Prioritizing Features By Customer Importance
This approach, flaws and all (we’ll come to that) could be improved by taking into account the relative importance of each group. Consider adding a weighting value for each group. That weighting might reflect the size of the market segment, the strategic value, or a combination of factors that cause one market segment to be more important than the others.

The chart above shows the same example, except now groups 1,2, and 3 have an importance measure of 10,20, and 40. The aggregate value column now incorporates that weighting. Instead of just adding up the sequence values for each feature, the values are first multiplied by the importance of their group.
Counter-Intuitive Math
You would think that since the smallest numbers come first, you might want to divide by the relative value of the groups instead of multiplying. When you aggregate the sequencing, higher numbers (lower priorities) tend to push features to the bottom of the list, and lower numbers (higher priorities) tend to pull numbers to the top of the list. If you divide by the relative importance of each group, instead of causing their inputs to bubble to the top, you end up reducing the relevance of the inputs from that group. By multiplying you make each group’s inputs relatively more significant, as the relevance of the group increases.

From the color coding, you see thta group 3′s influence is greater than either group 1 or group 2′s influence. Also note that (for this example), group 2′s most important feature is scheduled ahead of group 3′s third most important feature – even though it is also the most important capability to group 1. The aggregate value column is now sorted, using the same approach as before, but with a weighting that favors the more important group.
The Problem With This Approach
The approach looks pretty clever, and it is not horrible. What it is is mediocre. And it encourages mediocrity. First, you get mediocrity because a feature that is “kind of appreciated” by all groups will get a lower aggregate value (and therefore a higher priority) than a feature that is incredibly super critically urgent for one group but wholly uninteresting to another.
Consider feature F1. It is (because we get to make up the examples here) critically important to Group 1. It is also completely irrelevant to group 2. This is because the people in groups 1 and 2 are very different. They care about different things. Because group 2 is uninterested in feature 1, group 1 has to wait until the fourth release to get it. Bummer for those losers in group 1.
Now consider feature F5. Group 1 doesn’t care about it, and they get it in release 2. Those guys are probably sharpening pitchforks and lighting torches.
They don’t get what they really want until release 4, and you can argue that this is ok because the other groups are more important. But you haven’t set expectations well. Group 1 thinks their inputs are fed into the mix, and your roadmap is for them just as much as it is for everyone else. Turns out, this approach is not very good for setting expectations with group 1.

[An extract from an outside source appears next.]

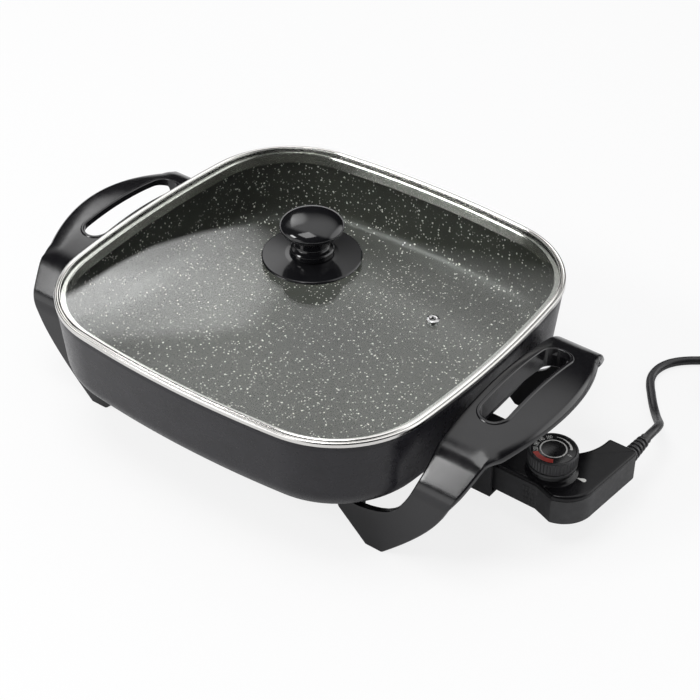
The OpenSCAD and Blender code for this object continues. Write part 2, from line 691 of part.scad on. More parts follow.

Another Manifestation of The Problem
Now look at the flip side. Your most important market segment, group 3, does not get what they want in sequence. To keep our example exhilarating, imagine that each shaded feature (sequence 1,2, or 3) is a “must have” for the group that ranked it. No group will go live until at least the 1,2, and 3 (shaded) features are implemented. That means that group 3 – your most important market segment – cannot go live until release 4. Group 2 can go live after release 3. But group 2 is not the most important group. You tried to satisfy the biggest, most valuable group first – and it did not work.
Why? Bad math.
You cannot use “sequencing alone” to represent the value that each feature provides to each group. For one group, maybe only the first two features have a lot of value, and the other three are all relatively worthless. You get a form back from them that shows 1 through 5. But it does not show that the value of (the features sequenced first and second are ten times the value of the other three features.
Solving the Problem With Good Math
There is a solution. But it is so much more labor intensive that most teams won’t do it. You have to determine the value of each feature to each market segment. You can’t use sequence or priority as a proxy. It has to be a number. Then you can aggregate.

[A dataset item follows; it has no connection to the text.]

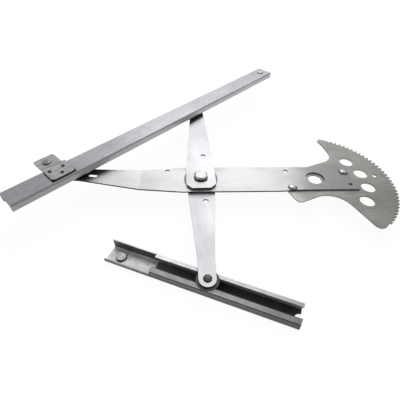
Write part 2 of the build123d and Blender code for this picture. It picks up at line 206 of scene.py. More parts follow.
def dress(tree, shader, colour, rough, height, strength):
    # colour, roughness and fine relief go to the shader
    tree.links.new(colour, shader.inputs["Base Color"])
    tree.links.new(rough, shader.inputs["Roughness"])
    bump = addNode(tree, "ShaderNodeBump")
    setInputs(bump, Strength=strength, Distance=0.1 * mm)
    tree.links.new(height, bump.inputs["Height"])
    tree.links.new(bump.outputs["Normal"], shader.inputs["Normal"])


# the marks on rolled sheet: how each is drawn out along it, turned and moved,
# and the noise levels that it fades between
sheetMarks = {
    "grain": {
        "stretch": 0.03, "turn": 0, "offset": (0, 0, 0),
        "detail": 4, "rough": 0.6, "fade": (0.35, 0.65),
    },
    "cloud": {
        "stretch": 0.6, "turn": 0, "offset": (0.31, 0.17, 0),
        "detail": 4, "rough": 0.55, "fade": (0.36, 0.66),
    },
    "mottle": {
        "stretch": 0.6, "turn": 0, "offset": (0.31, 0.17, 0),
        "detail": 2, "rough": 0.5, "fade": (0.42, 0.62),
    },
    "scratch": {
        "stretch": 0.015, "turn": 7, "offset": (0.7, 0.4, 0),
        "detail": 1, "rough": 0.4, "fade": (0.66, 0.72),
    },
}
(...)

The Philosophical Problem With This Prioritization Approach
There is still a philosophical problem with this approach, even if you did solve it with the right math. As we mentioned before, you are creating a mediocre – and therefore sub-optimal – solution by aggregating (and effectively averaging) the value of each feature to each group. Those features that are “kinda nice for everyone” will beat out the features that one group is really passionate about, but other groups don’t care about. If you take this approach, why bother to even define personas – you’re subconsciously ignoring those insights. Market segments are dominated by the companies that put out the killer features. It would be “killer” for some users if their car could go offroad. And killer for others if it got great mileage. Another group might really care that it is showy and fast. If you prioritized a feature that helped each of those goals somewhat (say, really good tires), how passionate would your potential customers be? The offroad guys want a roll cage. The eco-hawks want a super-efficient engine. And the “all hat no cattle” guys want a wing on the back – and it should come in yellow.

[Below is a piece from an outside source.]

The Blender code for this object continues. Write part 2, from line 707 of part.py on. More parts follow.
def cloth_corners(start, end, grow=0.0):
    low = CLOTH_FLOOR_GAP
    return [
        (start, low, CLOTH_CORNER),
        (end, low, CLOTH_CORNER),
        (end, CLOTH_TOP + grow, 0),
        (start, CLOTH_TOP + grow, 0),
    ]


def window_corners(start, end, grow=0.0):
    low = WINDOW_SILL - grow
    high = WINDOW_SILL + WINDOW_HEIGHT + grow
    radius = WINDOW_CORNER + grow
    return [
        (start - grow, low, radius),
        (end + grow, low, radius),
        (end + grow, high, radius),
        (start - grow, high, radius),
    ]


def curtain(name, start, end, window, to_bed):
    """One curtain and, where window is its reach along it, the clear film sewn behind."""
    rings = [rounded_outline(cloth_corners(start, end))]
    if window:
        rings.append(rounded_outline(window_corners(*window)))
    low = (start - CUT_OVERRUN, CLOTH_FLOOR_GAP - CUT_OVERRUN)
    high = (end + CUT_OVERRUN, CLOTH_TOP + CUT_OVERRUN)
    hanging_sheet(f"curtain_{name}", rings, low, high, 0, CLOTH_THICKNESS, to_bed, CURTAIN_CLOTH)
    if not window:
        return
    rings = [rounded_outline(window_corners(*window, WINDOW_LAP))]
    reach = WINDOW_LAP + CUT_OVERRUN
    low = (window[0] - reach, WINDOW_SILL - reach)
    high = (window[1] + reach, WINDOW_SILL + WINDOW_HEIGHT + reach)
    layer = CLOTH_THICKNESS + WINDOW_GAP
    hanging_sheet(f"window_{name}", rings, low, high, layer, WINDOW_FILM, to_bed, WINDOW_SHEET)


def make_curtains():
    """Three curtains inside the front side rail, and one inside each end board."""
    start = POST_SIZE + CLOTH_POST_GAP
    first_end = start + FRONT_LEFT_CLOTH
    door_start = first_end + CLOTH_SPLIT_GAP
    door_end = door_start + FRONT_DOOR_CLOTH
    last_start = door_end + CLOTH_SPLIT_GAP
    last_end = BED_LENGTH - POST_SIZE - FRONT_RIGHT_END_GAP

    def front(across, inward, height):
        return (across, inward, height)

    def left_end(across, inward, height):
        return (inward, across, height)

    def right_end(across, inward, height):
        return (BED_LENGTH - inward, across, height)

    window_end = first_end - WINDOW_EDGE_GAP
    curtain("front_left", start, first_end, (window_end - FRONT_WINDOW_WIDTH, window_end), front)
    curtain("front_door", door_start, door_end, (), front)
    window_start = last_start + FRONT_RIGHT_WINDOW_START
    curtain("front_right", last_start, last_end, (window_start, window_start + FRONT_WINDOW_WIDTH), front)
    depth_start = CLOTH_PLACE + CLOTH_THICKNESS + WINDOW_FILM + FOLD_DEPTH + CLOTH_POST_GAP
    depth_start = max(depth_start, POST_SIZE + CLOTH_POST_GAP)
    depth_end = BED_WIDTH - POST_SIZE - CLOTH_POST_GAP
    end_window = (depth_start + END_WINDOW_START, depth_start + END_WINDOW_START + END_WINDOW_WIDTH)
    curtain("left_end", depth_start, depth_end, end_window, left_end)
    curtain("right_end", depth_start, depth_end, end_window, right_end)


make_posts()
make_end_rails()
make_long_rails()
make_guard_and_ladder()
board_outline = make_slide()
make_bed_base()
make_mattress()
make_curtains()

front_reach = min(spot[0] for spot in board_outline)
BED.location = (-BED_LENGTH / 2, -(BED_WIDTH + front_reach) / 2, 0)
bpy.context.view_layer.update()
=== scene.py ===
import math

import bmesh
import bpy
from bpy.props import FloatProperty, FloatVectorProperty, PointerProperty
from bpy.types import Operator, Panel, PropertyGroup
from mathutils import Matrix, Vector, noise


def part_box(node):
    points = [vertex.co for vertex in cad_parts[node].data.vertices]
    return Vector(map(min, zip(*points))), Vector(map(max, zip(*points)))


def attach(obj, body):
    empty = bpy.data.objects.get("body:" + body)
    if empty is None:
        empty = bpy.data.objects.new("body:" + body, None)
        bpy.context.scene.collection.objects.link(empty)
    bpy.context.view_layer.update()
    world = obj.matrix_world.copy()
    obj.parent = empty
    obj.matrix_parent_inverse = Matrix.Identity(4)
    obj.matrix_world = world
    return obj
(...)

You may find that your segments are so different that you need to treat them as different markets, or at least market different products to them. Otherwise, you end up with a car that goes offroad but cannot climb a 40 degree slope, that gets 25 miles to the gallon, and, while yellow, does 0 to 60 in 7 seconds. You don’t delight anyone. How much penetration will you get in any of those markets?
Not much.
The Better Way To Prioritize
Pick your most important market. Do the most important things to them first. Then go to your next most important market. Repeat. Your prioritized road map will look like the following:

Group 3 – your most important market segment – goes live as soon as possible. After release 3. Your next most important market segment goes live next. Until you run out of features and segments. Note – make sure you continuously reprioritize. You may, for example, discover a new feature that lets you double your penetration with group 3. You should probably do that before finishing a feature targeted at group 1 – even if group 1 is not launched yet.
Conclusion
Do the most important things, for the most important markets, first. Then add the next most important thing, after you learn through your incremental release plan, even if it means delaying the launch in a lower-priority market segment, in exchange for higher returns from an already served segment.